>> START SUPPLIED DATA

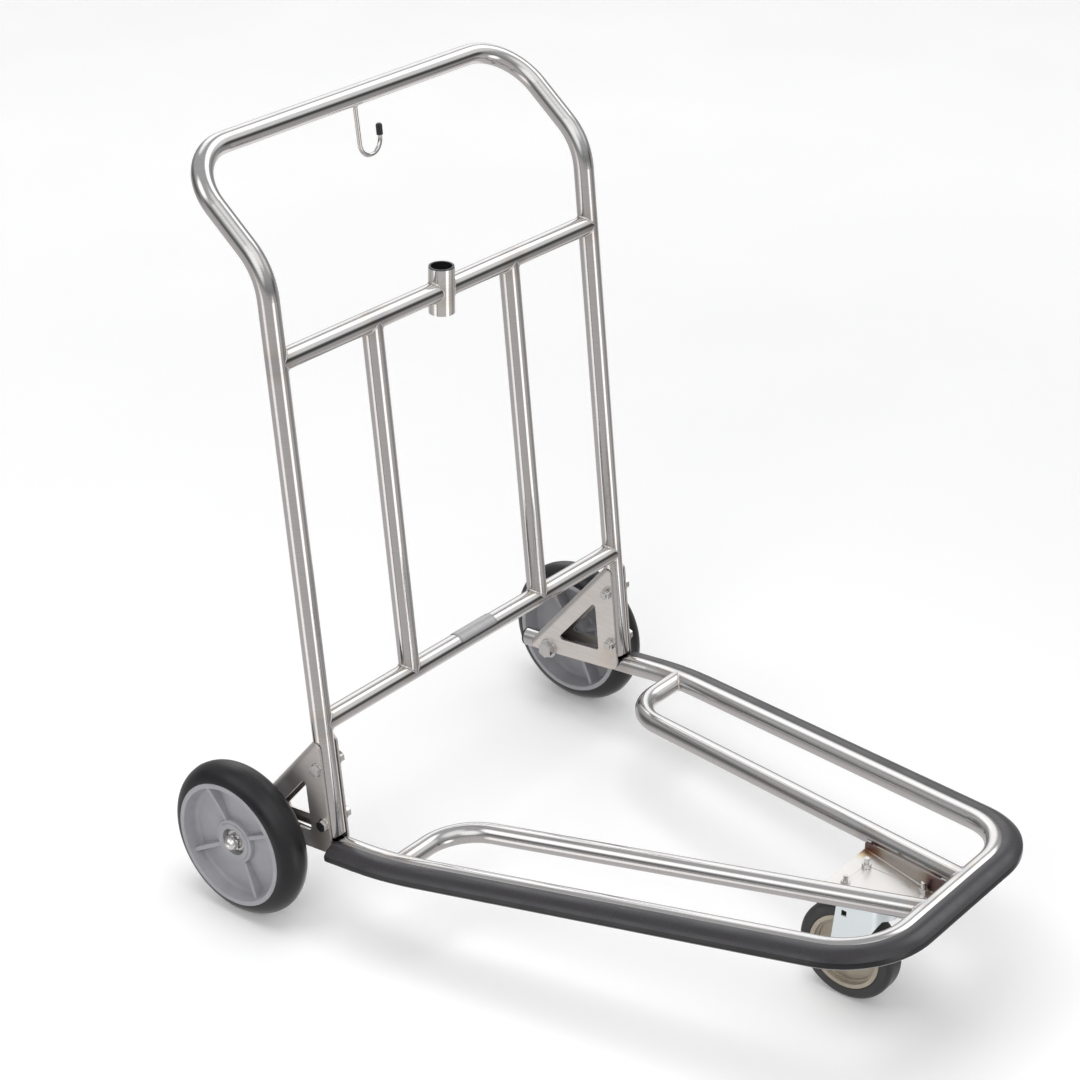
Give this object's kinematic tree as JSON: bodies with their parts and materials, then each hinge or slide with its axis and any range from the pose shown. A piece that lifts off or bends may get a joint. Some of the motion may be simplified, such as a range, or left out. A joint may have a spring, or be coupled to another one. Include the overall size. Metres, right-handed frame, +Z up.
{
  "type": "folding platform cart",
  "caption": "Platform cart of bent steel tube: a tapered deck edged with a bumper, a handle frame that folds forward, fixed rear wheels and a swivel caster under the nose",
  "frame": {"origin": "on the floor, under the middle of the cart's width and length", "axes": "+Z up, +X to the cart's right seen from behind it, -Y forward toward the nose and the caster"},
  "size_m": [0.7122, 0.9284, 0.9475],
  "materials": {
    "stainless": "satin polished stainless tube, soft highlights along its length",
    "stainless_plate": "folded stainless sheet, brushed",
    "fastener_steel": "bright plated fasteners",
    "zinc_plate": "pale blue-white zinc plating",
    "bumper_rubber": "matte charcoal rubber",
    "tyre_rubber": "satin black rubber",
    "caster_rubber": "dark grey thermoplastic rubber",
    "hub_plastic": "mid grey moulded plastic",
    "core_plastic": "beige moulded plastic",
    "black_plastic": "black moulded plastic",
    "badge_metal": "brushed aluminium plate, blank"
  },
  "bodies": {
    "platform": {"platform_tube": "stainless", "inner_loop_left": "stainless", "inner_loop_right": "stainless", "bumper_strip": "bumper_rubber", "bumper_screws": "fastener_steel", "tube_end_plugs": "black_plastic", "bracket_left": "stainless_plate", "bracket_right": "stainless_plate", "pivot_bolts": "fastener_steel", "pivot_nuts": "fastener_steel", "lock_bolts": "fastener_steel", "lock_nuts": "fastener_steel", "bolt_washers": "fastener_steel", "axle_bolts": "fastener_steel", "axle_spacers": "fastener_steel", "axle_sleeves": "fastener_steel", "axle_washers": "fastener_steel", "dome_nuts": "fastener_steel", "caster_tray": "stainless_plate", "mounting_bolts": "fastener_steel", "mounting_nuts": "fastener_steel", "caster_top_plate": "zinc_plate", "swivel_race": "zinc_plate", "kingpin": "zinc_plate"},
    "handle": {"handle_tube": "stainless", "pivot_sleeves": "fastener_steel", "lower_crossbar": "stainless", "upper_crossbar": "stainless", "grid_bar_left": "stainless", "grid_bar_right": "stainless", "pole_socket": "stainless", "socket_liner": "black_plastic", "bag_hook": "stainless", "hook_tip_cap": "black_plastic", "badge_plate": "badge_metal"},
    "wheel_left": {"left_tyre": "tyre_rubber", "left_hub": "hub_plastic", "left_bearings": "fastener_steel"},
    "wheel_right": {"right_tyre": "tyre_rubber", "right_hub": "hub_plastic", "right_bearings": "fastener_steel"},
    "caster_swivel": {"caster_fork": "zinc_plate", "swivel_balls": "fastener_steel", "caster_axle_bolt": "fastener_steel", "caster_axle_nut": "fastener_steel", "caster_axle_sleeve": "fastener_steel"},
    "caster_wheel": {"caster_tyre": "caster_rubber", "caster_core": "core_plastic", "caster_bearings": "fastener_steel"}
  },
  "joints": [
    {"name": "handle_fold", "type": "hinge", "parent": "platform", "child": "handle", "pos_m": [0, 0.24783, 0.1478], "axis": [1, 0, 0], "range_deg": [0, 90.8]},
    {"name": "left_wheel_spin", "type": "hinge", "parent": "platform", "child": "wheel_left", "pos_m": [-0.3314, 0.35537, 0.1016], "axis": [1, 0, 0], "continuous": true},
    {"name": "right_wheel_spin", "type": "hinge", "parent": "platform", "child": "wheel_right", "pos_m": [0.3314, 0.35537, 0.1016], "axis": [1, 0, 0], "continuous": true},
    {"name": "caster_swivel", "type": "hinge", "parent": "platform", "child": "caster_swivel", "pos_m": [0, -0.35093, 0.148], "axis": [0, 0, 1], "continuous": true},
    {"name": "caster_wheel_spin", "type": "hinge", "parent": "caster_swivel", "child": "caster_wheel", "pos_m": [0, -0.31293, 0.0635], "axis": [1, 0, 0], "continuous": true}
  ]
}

>> END SUPPLIED DATA

Extract the data exactly as given.

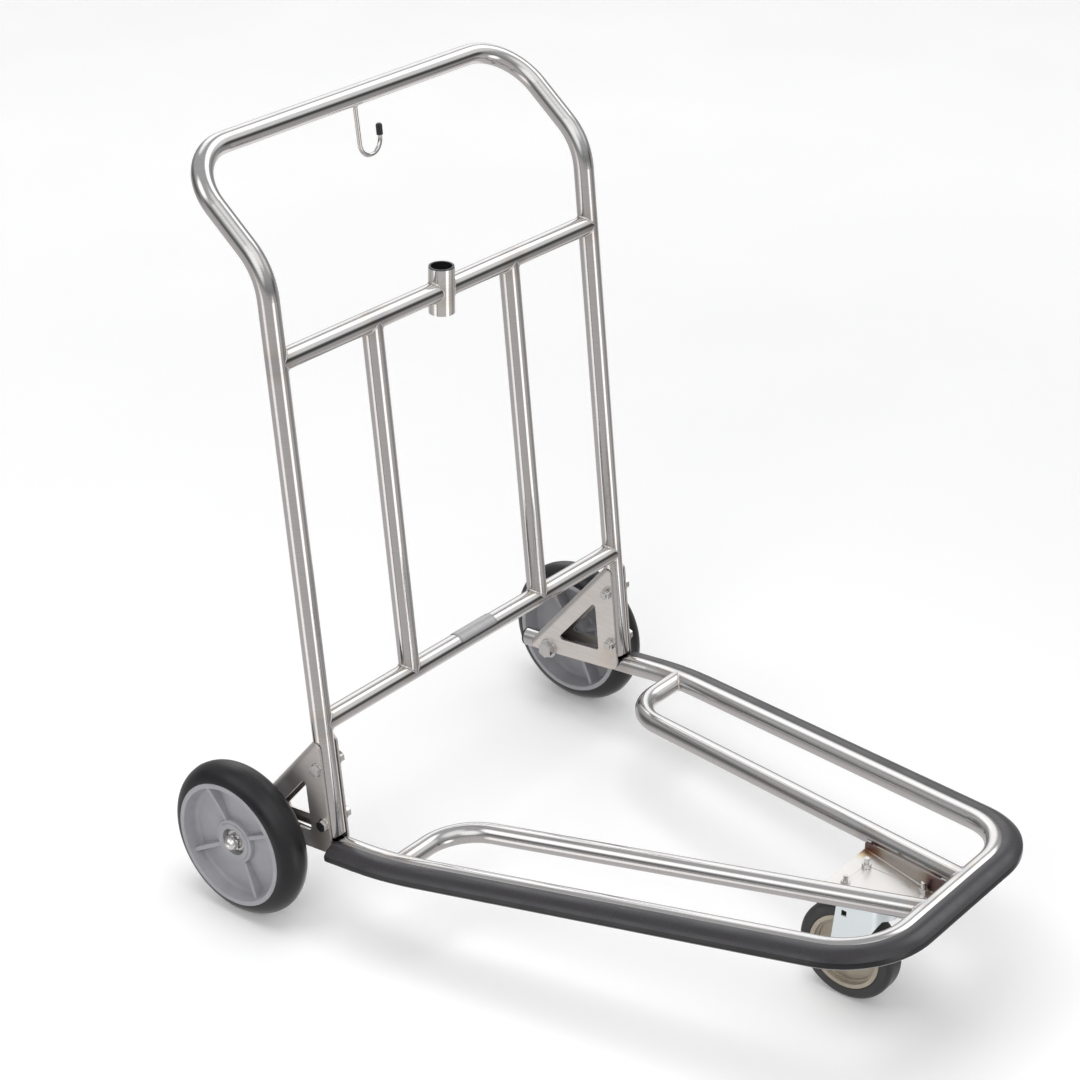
Give this object's kinematic tree as JSON: bodies with their parts and materials, then each hinge or slide with its axis and any range from the pose shown. A piece that lifts off or bends may get a joint. Some of the motion may be simplified, such as a range, or left out. A joint may have a spring, or be coupled to another one. Include the overall size. Metres, right-handed frame, +Z up.
{
  "type": "folding platform cart",
  "caption": "Platform cart of bent steel tube: a tapered deck edged with a bumper, a handle frame that folds forward, fixed rear wheels and a swivel caster under the nose",
  "frame": {"origin": "on the floor, under the middle of the cart's width and length", "axes": "+Z up, +X to the cart's right seen from behind it, -Y forward toward the nose and the caster"},
  "size_m": [0.7122, 0.9284, 0.9475],
  "materials": {
    "stainless": "satin polished stainless tube, soft highlights along its length",
    "stainless_plate": "folded stainless sheet, brushed",
    "fastener_steel": "bright plated fasteners",
    "zinc_plate": "pale blue-white zinc plating",
    "bumper_rubber": "matte charcoal rubber",
    "tyre_rubber": "satin black rubber",
    "caster_rubber": "dark grey thermoplastic rubber",
    "hub_plastic": "mid grey moulded plastic",
    "core_plastic": "beige moulded plastic",
    "black_plastic": "black moulded plastic",
    "badge_metal": "brushed aluminium plate, blank"
  },
  "bodies": {
    "platform": {"platform_tube": "stainless", "inner_loop_left": "stainless", "inner_loop_right": "stainless", "bumper_strip": "bumper_rubber", "bumper_screws": "fastener_steel", "tube_end_plugs": "black_plastic", "bracket_left": "stainless_plate", "bracket_right": "stainless_plate", "pivot_bolts": "fastener_steel", "pivot_nuts": "fastener_steel", "lock_bolts": "fastener_steel", "lock_nuts": "fastener_steel", "bolt_washers": "fastener_steel", "axle_bolts": "fastener_steel", "axle_spacers": "fastener_steel", "axle_sleeves": "fastener_steel", "axle_washers": "fastener_steel", "dome_nuts": "fastener_steel", "caster_tray": "stainless_plate", "mounting_bolts": "fastener_steel", "mounting_nuts": "fastener_steel", "caster_top_plate": "zinc_plate", "swivel_race": "zinc_plate", "kingpin": "zinc_plate"},
    "handle": {"handle_tube": "stainless", "pivot_sleeves": "fastener_steel", "lower_crossbar": "stainless", "upper_crossbar": "stainless", "grid_bar_left": "stainless", "grid_bar_right": "stainless", "pole_socket": "stainless", "socket_liner": "black_plastic", "bag_hook": "stainless", "hook_tip_cap": "black_plastic", "badge_plate": "badge_metal"},
    "wheel_left": {"left_tyre": "tyre_rubber", "left_hub": "hub_plastic", "left_bearings": "fastener_steel"},
    "wheel_right": {"right_tyre": "tyre_rubber", "right_hub": "hub_plastic", "right_bearings": "fastener_steel"},
    "caster_swivel": {"caster_fork": "zinc_plate", "swivel_balls": "fastener_steel", "caster_axle_bolt": "fastener_steel", "caster_axle_nut": "fastener_steel", "caster_axle_sleeve": "fastener_steel"},
    "caster_wheel": {"caster_tyre": "caster_rubber", "caster_core": "core_plastic", "caster_bearings": "fastener_steel"}
  },
  "joints": [
    {"name": "handle_fold", "type": "hinge", "parent": "platform", "child": "handle", "pos_m": [0, 0.24783, 0.1478], "axis": [1, 0, 0], "range_deg": [0, 90.8]},
    {"name": "left_wheel_spin", "type": "hinge", "parent": "platform", "child": "wheel_left", "pos_m": [-0.3314, 0.35537, 0.1016], "axis": [1, 0, 0], "continuous": true},
    {"name": "right_wheel_spin", "type": "hinge", "parent": "platform", "child": "wheel_right", "pos_m": [0.3314, 0.35537, 0.1016], "axis": [1, 0, 0], "continuous": true},
    {"name": "caster_swivel", "type": "hinge", "parent": "platform", "child": "caster_swivel", "pos_m": [0, -0.35093, 0.148], "axis": [0, 0, 1], "continuous": true},
    {"name": "caster_wheel_spin", "type": "hinge", "parent": "caster_swivel", "child": "caster_wheel", "pos_m": [0, -0.31293, 0.0635], "axis": [1, 0, 0], "continuous": true}
  ]
}